Validating Graphite Metrics With Bash!
At my dayjob I get to work with Graphite and power meters. It is cool:
To make it easy for my clients to get power information, I’ve written a command line tool called “power” that they can run to get the power usage for a server when running their program. Here is an example:
power METER-NAME sleep 10s
Pretty handy. The “METER-NAME” is pretty important, as it lets the script know which system’s power you are interested in. (It is optional, by default I let it return the power of the server that you are currently on, but this isn’t always true for all workloads)
Problem
The thing is, my power meters and lab environment change often. I’m tired of updating the script to reflect the state of my lab. Can’t the script figure itself out on it’s own? Yes. Yes it can.
S.P.O.T.
I believe in a Single Point Of Truth. Where is my SPOT regarding power data in my system? I can tell you where it isn’t: it** isn’t** in my script. It is in the Graphite database ya dingus.
When my users run power -l, I want it to list valid power meters, but not some hand-curated list. I want a real list, straight from the source. Lets do that, and I will never have to update the script again.
List Those Metrics
So how can we get a list of all metrics with similar names? Easy:
wget -q -O - "http://$GRAPHITEHOST/render/?target=power.*.watts&format=json&from=-5second"
As far as I can tell, there isn’t really a way to get just a list of metrics without data too, but that is ok. We need the data for the next validation step…
Validate Those Metrics
I crank my power metrics to the second, and the above api query will even return stale metrics, metrics that have old data, typo’ed metrics, etc. They will just have null data in the json.
Heck man, we can just grep that out:
| egrep -v 'null.*null.*null.*null.*null'
This will filter out any metric that doesn’t have up-to-the second data. Great! Side note: some of my meters might run a little behind, so they might have some null’s. I only grep out meters that are missing the last 5 seconds of data, that indicates that they really are stale.
Full line:
wget -q -O - "http://$GRAPHITEHOST/render/?target=power.*.watts&target=power.*.ipmi_power&format=json&from=-5second" | sed 's/target/\n/'g | egrep -v 'null.*null.*null.*null.*null' \
| tr '"' "\n" | grep "^power" | cut -f 2 -d "." | sort -u
Obviously this is specific to my environment. You young whipper-snappers will probably have fancy json parsers and junk to validate your own metrics.

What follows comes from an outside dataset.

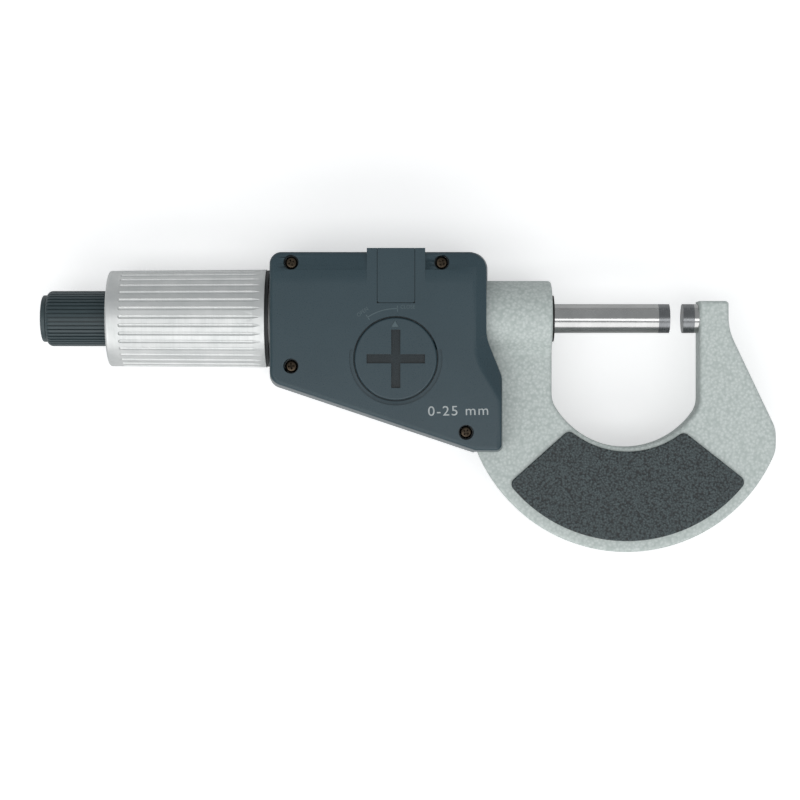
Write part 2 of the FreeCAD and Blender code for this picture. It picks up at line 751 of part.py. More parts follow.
screwPlaces = [
    (-s.screwLeft, s.screwTop),
    (screwTopRightX, s.screwTop),
    (-s.screwLeft, -s.screwLowLeft),
    (-s.screwLowX, -s.screwLowY),
]


def shell(label, depth, rear):
    """Outer form of one cover, from the parting plane to its face."""
    body = newBody(label)
    pad(body, coverOutline(newSketch(body, f"{label}Outline")), depth, back=not rear, taper=-s.draft)
    corners = [
        (s.cornerSmall, -s.housingLeft, s.housingTop),
        (s.cornerLarge, -s.housingRight, s.housingTop),
        (s.cornerLow, -s.housingLeft, -s.slopeLeft),
        (s.footBlend, -s.flatLeft, -s.housingBottom),
        (s.cornerFoot, -s.housingBulge, -s.housingBottom),
        (s.bulgeRound, -s.housingBulge, -s.bulgeEnd),
        (s.bulgeBlend, -s.housingRight, -s.bulgeStart),
    ]
    for radius, x, y in corners:
        roundEdges(body, radius, upright(x, y), "Corner")
    return body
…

Bonus Points: Bash Tab Completion
So that is cool. Now the script will only let your run against metrics that have fresh data.
Now, I’m super lazy. Not only do I not want to keep my script up to date with valid metrics, I also cannot be bothered to remember which ones are active, and I certainly don’t want to fully type them out.
Bash completion to the rescue. My script responds to “power -l” to report the list. Here is some code to go in bash_completion.d to help users discover the meters and enable them to be lazy:
_power() {
local cur
cur=${COMP_WORDS[COMP_CWORD]}
if [ $COMP_CWORD -eq 1 ]; then
# First argument is the power meter
powermeters=`power -l`
COMPREPLY=( $(compgen -W "$powermeters" -- $cur) )
return 0
else
# Everthing else will be a normal command
COMPREPLY=( $(compgen -c -- $cur) )
return 0
fi
complete -F _power power
All of the bash completion code I’ve written in my life is cargo-cultish. It sure is nice to have good tools though.